According to sections 193 and 194 of the LRA the awards and orders that can be made against the employer for unfair dismissal are as follows:

· The LRA requires the CCMA or Labour Court to reinstate the employee. This means that the employer must give the employee his/her job back and to pay the employee all remuneration calculated back to the date of the dismissal. The employer must also reinstate all the employee’s benefits retrospectively.

· The LRA also permits the CCMA or Labour Court to order re-employment instead of reinstatement. This means that, while the employer must give the employee his/her job back, this will not be with back pay.

· Even if the employer does not have to take the employee back at all it may still have to pay compensation up to a maximum of 12 months’ remuneration calculated at the employee’s newest rate of remuneration.

· If the dismissal is deemed to be automatically unfair the maximum compensation that may be awarded is 24 months’ remuneration.

· Such compensation is payable in addition to all other payments due to the employee.

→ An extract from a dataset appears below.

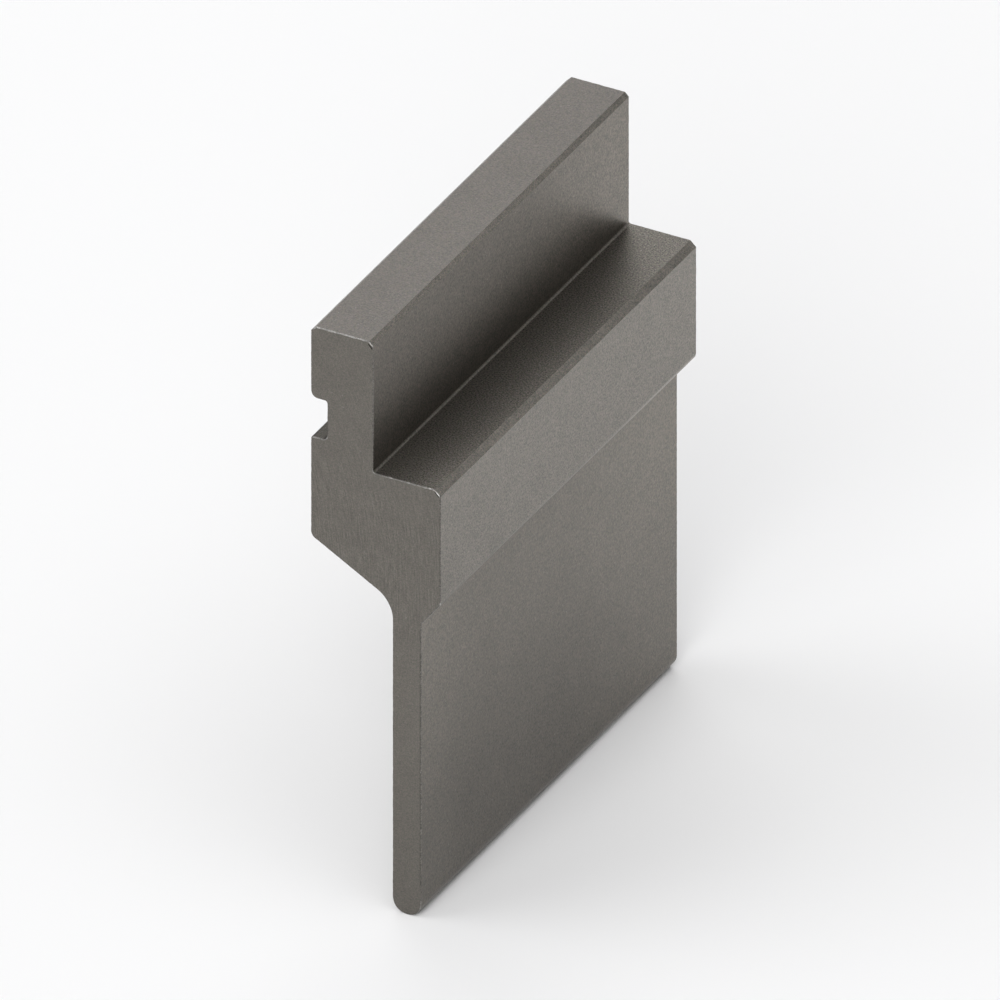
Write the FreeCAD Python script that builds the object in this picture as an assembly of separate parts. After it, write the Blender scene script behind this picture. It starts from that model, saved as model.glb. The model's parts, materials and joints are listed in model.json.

These could include notice pay, leave pay and even payment for the unexpired portion of the employee’s contract.

DRG Outsourcing Article: Fixed-Term Contracts
DRG Outsourcing Article: Fixed-Term Contracts

The Labour Court and CCMA have the powers to make such additional awards by virtue of section 195 of the LRA and section 74(1) of the BCEA.


Furthermore, the Labour Court has jurisdiction, in terms of section 77(3) of the BCEA to determine any matter relating to a contract of employment.


For these reasons above, it is of utmost importance that the proper formulation, implementation, enforcement, and compliance in the processes involved in the take-on, on boarding and monitoring of employees on fixed term contracts, exudes diligence and assiduousness, in order to avoid financial implications and non-compliance with the law.